A poco più di trent’anni, con un diploma di perito elettronico e un corso di laurea mai finito in economia e commercio, ha aperto il suo primo chiosco a Varese. “Ciò che mi affascina nel mio lavoro è il rapporto con le persone, la possibilità di interpretare i loro desideri e dargli forma. Alla fine mi sento come il confidente, lo psicologo, o lo scarica-stress”. Al suo chiosco in piazza della Repubblica tutti lo ricordano come Maxime o “il biondino”. D’obbligo per i clienti fare la fila, ma nessuno se n’è mai lamentato. “Mettiamo che un cliente arrivasse in negozio e mi dicesse: ‘Ho 20 euro e vorrei fare un regalo ad una mia amica per il suo compleanno, ha 40 anni e ama i fiori voluminosi”. La mia mente iniziava a volare immaginando la donna che avrebbe ricevuto il regalo. Prendevo fiori colorati e voluminosi: fiori alti come lilium, bocca di leone, rose o medi come iris, gerbere. Infine tulipani rossi e una ginestra per chiudere il tutto. Questo in pochi minuti e davanti al cliente, al quale, mentre componevo, spiegavo nome e storia di ogni fiore”.

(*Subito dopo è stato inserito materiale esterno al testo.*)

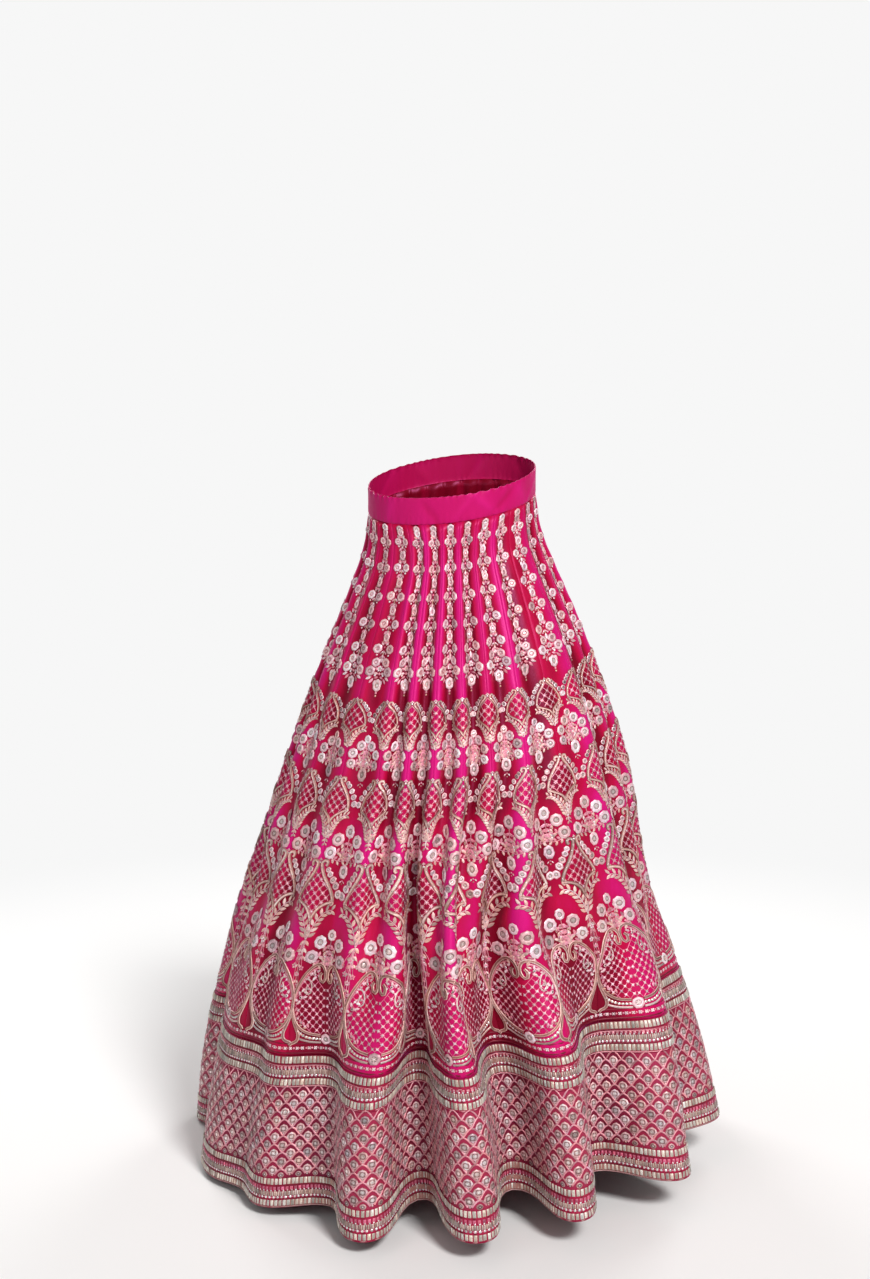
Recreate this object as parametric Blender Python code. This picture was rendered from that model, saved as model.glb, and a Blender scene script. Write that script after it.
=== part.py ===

Dietro la cura e la delicatezza da artigiano dei fiori c’è anche un guerriero che si è speso in prima linea per difendere il decoro e la sicurezza della sua città. “Per anni ho vissuto e lavorato in questa piazza del centro di Varese, molto movimentata e con un livello di sicurezza molto basso, tanti problemi per la gente e per i negozianti stritolati dal fisco. Ho raccolto mille firme, mi sono denudato in piazza, ma non è servito a niente, solo ad attirare la televisione incuriosita dal mio gesto. Il problema però è rimasto”. Sei mesi fa Massimo lascia quel chiosco, ma prima di partire mette in piedi un piano per risolvere i problemi della sua città. “Ho proposto alle forze dell’ordine di lasciare a loro il mio gazebo affinché gli agenti possano stare in piazza in pianta stabile e a costo zero. La corrente elettrica e le spese di occupazione del suolo sarebbero coperte dalle associazioni dei commercianti, nell’ottica di dare un servizio ai negozianti, io prenderei solo una somma simbolica per la locazione del chiosco. Potrei affittare o vendere il negozio con guadagni maggiori, ma metto come priorità fare qualcosa di buono per la mia città”. Per ora non è arrivata nessuna risposta. Intanto lui si è trasferito in Inghilterra per fare il maestro floreale. Un’azienda olandese ha pensato di sfruttare il suo talento e la sua esperienza per insegnare ai fioristi locali come comporre mazzi di fiori.
“Qui non hanno nessuna competenza, ma hanno coraggio di investire e fiducia negli italiani perché sanno che siamo gente preparata e tenace. E poi c’è la crisi che ha portato a un’evoluzione nel mio mestiere. Il classico commerciante di fiori che prende il mazzo così come arriva e lo rivende, oggi è perduto. L’evoluzione del fioraio sono i lavori come quello che faccio io qui o quello che ti permette di gestire tutto il processo e di ridurre al minimo gli scarti per usare tutte le parti del fiore”. Intanto coltiva un progetto tutto suo, una nuova tecnica per posizionare il prato sintetico sui campi di calcio nei posti dove il clima non agevola manti erbosi. Anche se lontano dal suo chiosco, continua a volare con la mente, solo che adesso va molto più veloce. “La differenza tra un italiano e un tedesco o un inglese me l’ha spiegata un mio amico greco. L’italiano ogni mattina va in spiaggia e corre per allenarsi, ma per farlo bene deve mettere i pesi alle caviglie e ai polsi. Al momento di gareggiare con colleghi europei è ovvio che sia lui a vincere, perché è abituato ad avere le zavorre. A parità di condizioni, senza i pesi che frenano la corsa, ogni cosa gli risulta più facile”.